"Non merci", "C'est toujours non": le procès en diffamation des médias et de femmes accusant Denis Baupin d'agression sexuelle et de harcèlement s'est mué mardi soir en charge contre l'ancien député écologiste, à mesure que venaient témoigner ex-collaboratrices et ex-cadres écologistes.
La scène se déroule lors du congrès du parti écologiste EELV à La Rochelle en novembre 2011: Sandrine Rousseau, secrétaire nationale du parti, participe à l'animation des débats.
"A l'occasion d'une pause, je suis sortie. Il m'attendait. Il m'a plaquée contre le mur, a cherché à m'embrasser, m'a mis les mains sur les seins. C'était extrêmement furtif, je me suis dégagée, je suis partie aux toilettes flageolante. Puis je suis revenue à la réunion", dit-elle d'une traite.
"J'en ai parlé à Jacques Archimbaud (alors membre du bureau politique d'EELV) qui me dit: +Il a recommencé+; à Jean-Vincent Placé (alors sénateur) qui dit: +On sait+", ajoute-t-elle.
L'avocat de Denis Baupin s'étonne qu'elle n'ait pas porté plainte, ait continué à répondre à ses SMS par des smileys.
"Oui et des SMS où je dis +c'est toujours non+. A votre avis, pourquoi je dis c'est TOUJOURS non?", répond-elle.
Elle explique qu'elle a fait le choix de "démarches en interne pour ne pas nuire au parti EELV" et pour se protéger: "J'ai mis du temps à comprendre ce qui s'était passé. Par contre, j'ai toujours considéré que c'était profondément anormal."
- "L"impression d'être un steak" -
Sandrine Rousseau a quitté la politique, monté une association qui vient en aide aux femmes victimes de violences sexuelles. Comme Laurence Mermet, qui fut la collaboratrice et subordonnée de Denis Baupin à la mairie de Paris, devenue enseignante en Bretagne.
C'est en entendant le témoignage de Mme Rousseau sur France Inter le 9 mai 2016 qu'elle décide de témoigner à son tour, ce qui fera l'objet d'une plainte de Denis Baupin.
La justice se saisit le 10 mai.
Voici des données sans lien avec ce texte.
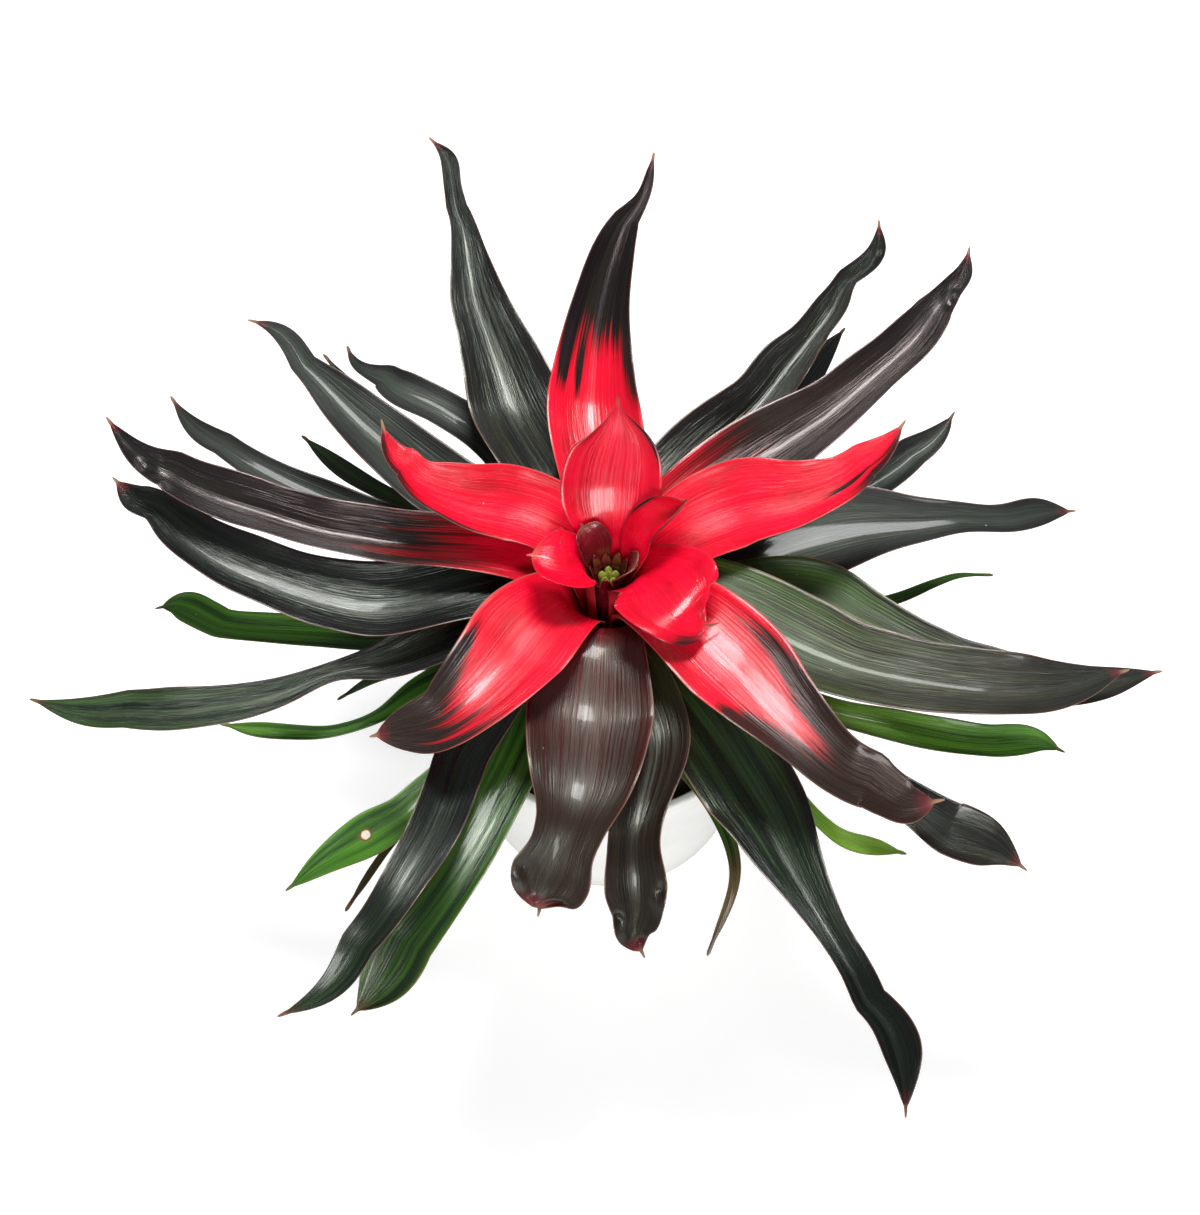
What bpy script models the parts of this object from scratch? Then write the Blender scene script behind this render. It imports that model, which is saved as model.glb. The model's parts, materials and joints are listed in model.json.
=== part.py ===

Dix mois plus tard, le parquet de Paris classait sans suite car si certains des faits dénoncés étaient "susceptibles d'être qualifiés pénalement", ils étaient "cependant prescrits".
Tenant la barre à deux mains, Laurence Mermet raconte la pénombre d'une salle de réunion où seule la scène est éclairée, une présence qui se glisse derrière elle: "Je sens une caresse sur la nuque. Je me suis raidie. C'était fait par surprise. Je découvre que c'était M. Baupin. Une caresse très douce, que j'ai ressentie de façon très violente".
Elle, qui se sent "comme un imposteur", une pièce rapportée de la société civile dans un marigot politique aux codes inconnus, ne porte pas plainte alors pour ce "geste déplacé".
Annie Lahmer, militante écologiste depuis 25 ans, a raconté une course poursuite autour d'un bureau un soir de 1999, "presque grotesque, comme un film muet". "Je lui ai dit: +Ecoute Denis, t'as qu'à sauter par dessus le bureau, ce sera plus simple+, il n'était pas content mais il a laissé tombé". Le lendemain, il lui fait comprendre que "jamais", elle n'aura de poste important au parti.
Mêmes "violences" pour Geneviève Zdrojewski, fonctionnaire issue d'une famille bordelaise très catholique, écologiste de coeur mais pas militante. "Il s'est vraiment jeté sur moi. Je me suis mise à crier. Il m'a dit +Tais-toi, ta secrétaire va nous entendre+. Cela fait 20 ans, j'en tremble encore".
Elle raconte une seconde agression, dans les toilettes: "Ce que je retiens de ces deux moments, c'est la violence. Ma soeur m'a téléphoné, je lui ai dit +j'ai l'impression d'être un steak+".
D'autres femmes ont témoigné à visage découvert de harcèlement, notamment à travers des SMS envoyés pendant des mois: c'est le cas d'Elen Debost et d'Isabelle Attard, alors militantes écologistes et cadres du parti.
L'une et l'autre décrivent leurs tentatives d'opposer d'abord des "remerciements polis" à des compliments appuyés, puis "le silence" à des SMS plus explicites enfin des "refus", "pour que ça s'arrête".
Isabelle Attard, qui a la première parlé à Mediapart, finit par "dire merci à Denis Baupin": "Parce que ce procès qu'on n'a pas choisi nous permet à toutes de dire haut et fort et publiquement ce que nous avons vécu".